The first IQ test was created in 1905 to identify French schoolchildren who needed extra academic help. Psychologist Alfred Binet and his colleague Théodore Simon designed the test at the request of France’s Ministry of Public Instruction, which needed a reliable way to spot students who couldn’t keep up with standard classroom teaching. The goal was practical and narrow: figure out which kids needed remedial education, then get them that support.
The Problem That Started It All
France passed compulsory education laws in the 1880s, requiring all children to attend school. Before that, kids who struggled academically simply didn’t show up or dropped out. Once attendance became mandatory, classrooms filled with students across a wide range of abilities, and teachers had no systematic way to identify which children genuinely lacked the mental capability to follow standard lessons versus which ones were simply unmotivated or poorly behaved.

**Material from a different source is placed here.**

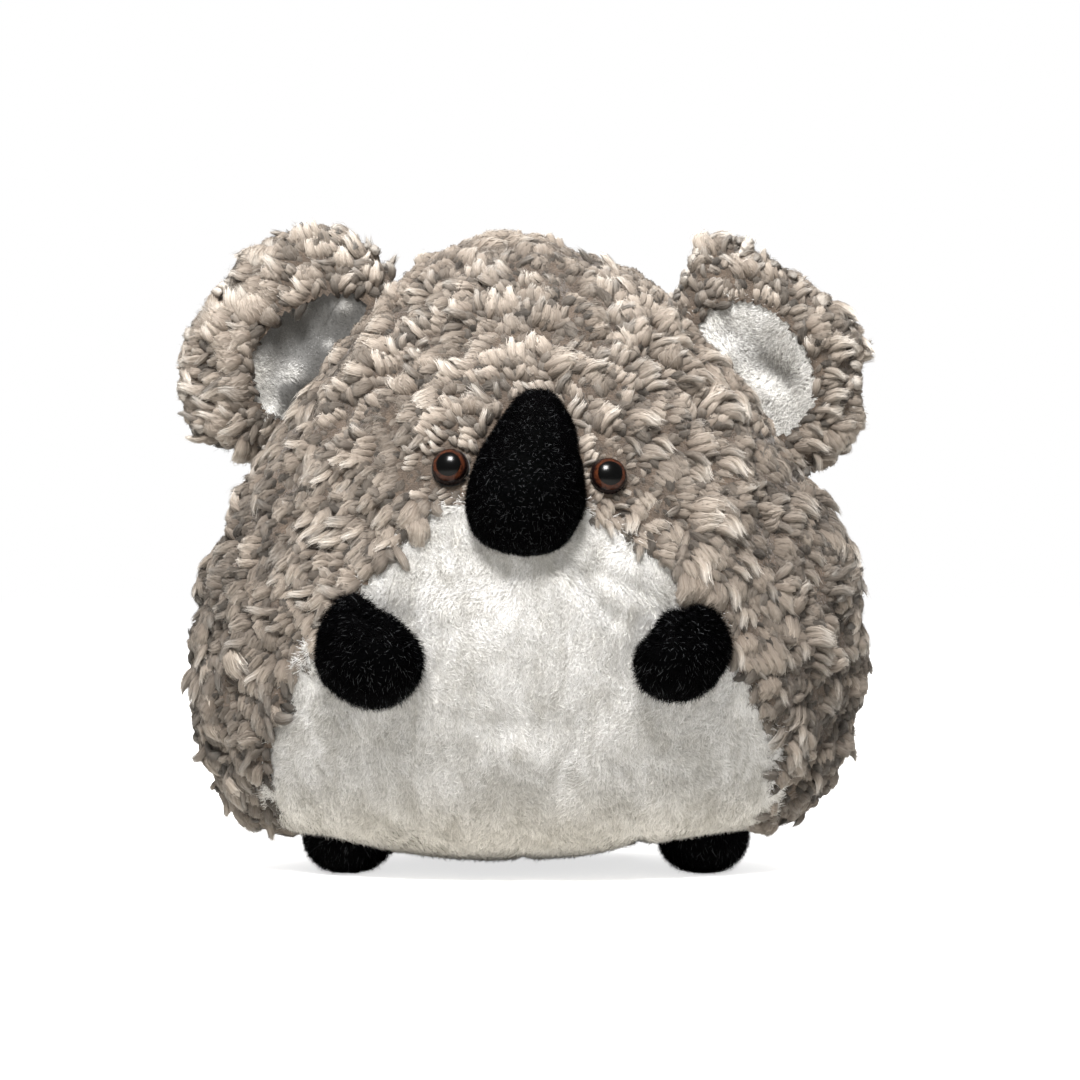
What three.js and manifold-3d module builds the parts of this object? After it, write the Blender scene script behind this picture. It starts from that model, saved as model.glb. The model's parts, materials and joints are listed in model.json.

Politicians began raising concerns about “unfit” children slowing down regular classrooms. In 1904, the Ministry of Public Instruction created a commission to address the issue. Binet and Simon were appointed to that commission with a specific mandate: develop a test that could objectively distinguish children who needed a different kind of instruction from those who could succeed in a typical school setting.
What the Original Test Looked Like
Binet deliberately chose not to measure simple physical traits like head size or reaction time, which were popular approaches at the time. Instead, he built a series of cognitive problems designed to assess reasoning, judgment, and imagination. The 1905 Binet-Simon scale consisted of 30 tasks arranged in order of difficulty. Younger or less capable children would progress through the easier items, while older or more capable children could handle the harder ones.
The key innovation was the concept of “mental age.” Binet figured out that the ability to solve these problems was closely tied to a child’s age, so he could establish what score a typical six-year-old, eight-year-old, or twelve-year-old would achieve. If a ten-year-old performed at the level of an average seven-year-old, that child had a mental age of seven and was likely a candidate for extra help. Mental age wasn’t a permanent label in Binet’s view. It was a snapshot meant to guide educators toward the right kind of support.
How Mental Age Became the IQ Score
Binet never used the term “IQ.” That came later, through two other psychologists who built on his work in ways he likely wouldn’t have endorsed.
In 1912, German psychologist William Stern proposed expressing intelligence as a single ratio: a child’s mental age divided by their actual (chronological) age. A ten-year-old performing at a ten-year-old level would score 1.0; a ten-year-old performing at a twelve-year-old level would score 1.2. Then in 1916, Stanford University professor Lewis Terman took Stern’s formula and multiplied it by 100 to eliminate the decimal, coining the term “intelligence quotient.” That ten-year-old performing at a twelve-year-old level now had an IQ of 120. Terman’s version, called the Stanford-Binet test, became the dominant intelligence test in the United States.
What Changed When the Test Crossed the Atlantic
Terman didn’t just translate Binet’s test into English. He overhauled it. The revised Stanford-Binet was more standardized, more reliable across different test-takers, and included both verbal and nonverbal components. Word-naming and comprehension questions tested language skills, while tasks involving beads, colored cubes, and form boards tested reasoning without requiring literacy or fluency in English. This made the test usable for young children, people who couldn’t read, and non-native English speakers.
Terman also added a second set of questions so the same person could be retested without simply memorizing answers from the first round. These changes made the Stanford-Binet far more useful as a broad assessment tool, but they also pushed the test well beyond Binet’s original, limited purpose of identifying struggling schoolchildren.
Binet’s Own Concerns About His Test
Binet designed his scale as a diagnostic tool for education, not as a measure of innate, unchangeable intelligence. He believed that children identified as behind could improve with the right instruction. The whole point was to help those kids, not to rank them permanently.
This matters because the test was almost immediately used in ways Binet opposed. Once the IQ formula turned his nuanced, age-based assessment into a single number, it became tempting to treat that number as a fixed trait, something a person was born with and could never change. Modern research has reinforced that Binet’s caution was well-placed: the mental mechanisms behind a child’s developmental progress (what Binet’s mental age captured) and the mechanisms behind individual differences in intelligence (what IQ scores try to measure) appear to involve fundamentally different cognitive processes. In other words, a child scoring below average at age seven is not necessarily locked into that position at age fourteen.
The first IQ test, then, was born from a straightforward educational need in early 1900s France. It was a tool to identify kids who needed help in school. Everything that came after, the formulas, the rankings, the debates about nature versus nurture, was layered on top of what Binet intended as a simple, practical solution to a classroom problem.